Titre original : The plant in between. Analogism and entanglement in an Italian community of anthroposophists. Publié dans la revue ANUAC. VOL. 5, N° 2, DICEMBRE 2016: 131-157.

Résumé de l’article

L’article analyse la relation particulière avec le monde des plantes développée par l’anthroposophie dans le cadre d’une nouvelle perspective appelée le « tournant végétal » ou  » plant turn » . L’anthroposophie est analysée comme une forme particulière d’analogisme (Descola 2005), historiquement dérivé de la philosophie de Rudolf Steiner et qui a par la suite évolué vers des pratiques anthroposophiques contemporaines que l’auteur a rencontrées au cours son travail de terrain dans une communauté du nord-est de l’Italie. Tant les textes de Steiner que l’analyse des pratiques anthroposophiques contemporaines révèlent un rapport avec le monde des plantes que l’auteur lit à la lumière des catégories d' »imbrication » du monde de Tim Ingold, l’interpénétration d’éléments et leur devenir incessant (Ingold, 2011). Le résultat est une représentation du monde végétal impliquant le cosmos entier, les humains et les non-humains, terrestre et céleste, dans une expansion cosmique des relations entre les êtres typiques de analogies. Les pratiques se référant au monde végétal mises en œuvre par les anthroposophes sont intenses, engageantes, basées sur le dialogue et provocatrices dans leur capacité à remettre en cause de nombreux des éléments du naturalisme et traitent d’un monde contemporain caractérisé par des crises écologiques.

Conclusion

L’une des raisons pour lesquelles un analogisme peut résister de manière karstique pendant plusieurs siècles et apparaître ensuite dans le temps présent, est peut-être expliquée par Descola : « Le collectif analogique est unique, divisé en une hiérarchie de segments, et se rapporte exclusivement à lui-même. Il est donc autosuffisant, car il contient en son sein toutes les relations et les facteurs déterminants nécessaires à son existence et à son fonctionnement ». L’analogisme anthroposophique que j’ai connu et décris ici peut être considéré comme une cosmologie qui, comme l’a souligné Descola, était à bien des égards autosuffisante au point de pouvoir traverser les siècles sans être anéantie par le naturalisme, refermée sur elle-même. Cela ressemble à la perception courante de l’anthroposophie : un monde fermé sur lui-même, fanatique, antimoderne, alternatif. Cette caractéristique le soumet à deux évaluations opposées : d’un côté, il est considéré comme attrayant – dans un monde écologiquement dévasté – pour sa capacité à être en relation avec le monde naturel au sens large, à élaborer des modes de vie durables, avec des gestes de soins et des pratiques de manipulation qui intègrent des tendances mystiques, des philosophies orientales et des approches écologiques. Mais d’un autre côté, elle est imprégnée de préjugés et de stéréotypes. Au cours de mes recherches sur le terrain, j’ai souvent connu des formes d’ostracisme et de condamnation des anthroposophes en raison d’un manque de compréhension de leur philosophie, de ses caractéristiques et de sa tentative de rester dans ce monde et de changer avec lui.

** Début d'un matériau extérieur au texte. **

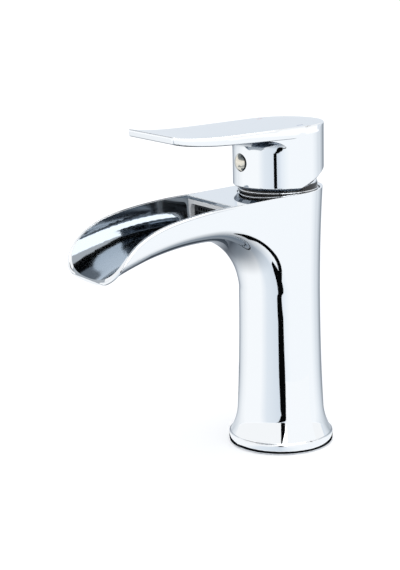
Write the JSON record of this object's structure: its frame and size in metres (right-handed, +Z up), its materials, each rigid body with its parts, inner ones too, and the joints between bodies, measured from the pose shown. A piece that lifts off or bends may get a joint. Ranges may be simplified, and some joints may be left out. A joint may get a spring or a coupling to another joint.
{
  "type": "basin faucet",
  "caption": "Single-lever basin mixer tap with an open trough spout, a round flared column and a flat lever handle on a ceramic disc valve.",
  "frame": {"origin": "middle of the foot, on the deck face", "axes": "+Z up the column, -Y towards the spout's tip, +X to the right of someone facing the spout"},
  "size_m": [0.052, 0.132, 0.1606],
  "materials": {
    "chrome_casting": "polished chrome plate on cast brass",
    "chrome_handle": "polished chrome plate on cast zinc",
    "chrome_trim": "polished chrome plate",
    "black_mesh": "moulded black mesh",
    "rubber": "black nitrile rubber",
    "brass": "machined brass",
    "copper": "drawn copper tube",
    "cartridge_plastic": "moulded acetal",
    "carrier_plastic": "moulded acetal",
    "rotor_plastic": "moulded glass-filled nylon",
    "ceramic": "lapped alumina ceramic",
    "steel": "stainless steel",
    "plug_metal": "polished nickel-plated plug",
    "red_enamel": "red enamel fill",
    "blue_enamel": "blue enamel fill"
  },
  "bodies": {
    "root": {"body_casting": "chrome_casting", "outlet_frame": "chrome_trim", "outlet_grille": "black_mesh", "outlet_seal": "rubber", "base_insert": "brass", "base_gasket": "rubber", "hot_inlet_tube": "copper", "cold_inlet_tube": "copper", "inlet_tube_seals": "rubber", "cartridge_base": "cartridge_plastic", "cartridge_port_seals": "rubber", "disc_seals": "rubber", "fixed_disc": "ceramic", "cartridge_casing": "cartridge_plastic", "casing_o_ring": "rubber", "retaining_nut": "brass", "trim_ring": "chrome_trim"},
    "rotor": {"rotor": "rotor_plastic", "pivot_pin": "steel"},
    "disc": {"moving_disc": "ceramic", "disc_carrier": "carrier_plastic"},
    "handle": {"stem": "brass", "handle": "chrome_handle", "set_screw": "steel", "index_plug": "plug_metal", "hot_mark": "red_enamel", "cold_mark": "blue_enamel"}
  },
  "joints": [
    {"name": "temperature_turn", "type": "hinge", "parent": "root", "child": "rotor", "pos_m": [0, 0, 0.129], "axis": [0, 0, 1], "range_deg": [-45, 45]},
    {"name": "lever_lift", "type": "hinge", "parent": "rotor", "child": "handle", "pos_m": [0, 0, 0.129], "axis": [-1, 0, 0], "range_deg": [0, 22]},
    {"name": "disc_slide", "type": "slide", "parent": "rotor", "child": "disc", "axis": [0, -1, 0], "range_m": [0, 0.00529]}
  ],
  "couplings": [
    {"joint": "disc_slide", "follows": "lever_lift", "m_per_rad": 0.013659}
  ]
}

Avec cette étude, j’ai essayé de pénétrer cette philosophie, de la comprendre de l’intérieur, et d’observer ses pratiques, en essayant de l’expliquer et de l’interpréter avec des catégories qui ne sont pas anthroposophiques. C’est ce que j’appelle « l’anthropologie de l’anthroposophie ». C’est ici que commence le grand travail, certainement pas achevé dans cet article, de l’analyse de cet analogisme contemporain. La plante, dans son tissage analogique complexe, nous montre qu’un sujet, dans cette cosmologie, ne représente plus un élément unique, mais plutôt un « paysage multi-espèces » complexe, qui réunit l’humain et le non-humain. Est-ce le cas pour tous les éléments anthroposophiques ? Y a-t-il des différences entre les êtres humains et non-humains, dans ce système ? Que dit l’anthroposophie à propos de l’intériorité, comment la décrit-il ? Où se termine la physicalité de ses éléments, où commence-t-elle, et quelle est la matière de cet analogisme ? Qu’arrive-t-il à la dichotomie nature/culture dans cet analogisme ? Et, surtout : comment les mouvements anthroposophiques contemporains manipulent-ils ces concepts, comment les combinent-ils en période de changement climatique, d’anthropocène et de catastrophes écologiques pour les êtres humains et non humains ? L’ethnographie a encore un long chemin à parcourir dans cet analogisme pour répondre à ces questions.

A propos de l’auteur

Nadia BREDA est professeur adjoint à l’université de Florence, en Italie. Elle a étudié à Université de Venise, à l’EHESS de Paris et de Toulouse, et est titulaire d’un doctorat de l’Université « La Sapienza » à Rome. Ses intérêts de recherche portent sur la relation entre la société et la nature. Son travail ethnographique de terrain porte sur les connaissances locales, la gestion de la biodiversité, les conflits environnementaux, la politique de l’eau et des zones humides. Elle a a également édité la version italienne de Par-delà Nature et Culture de Philippe Descola.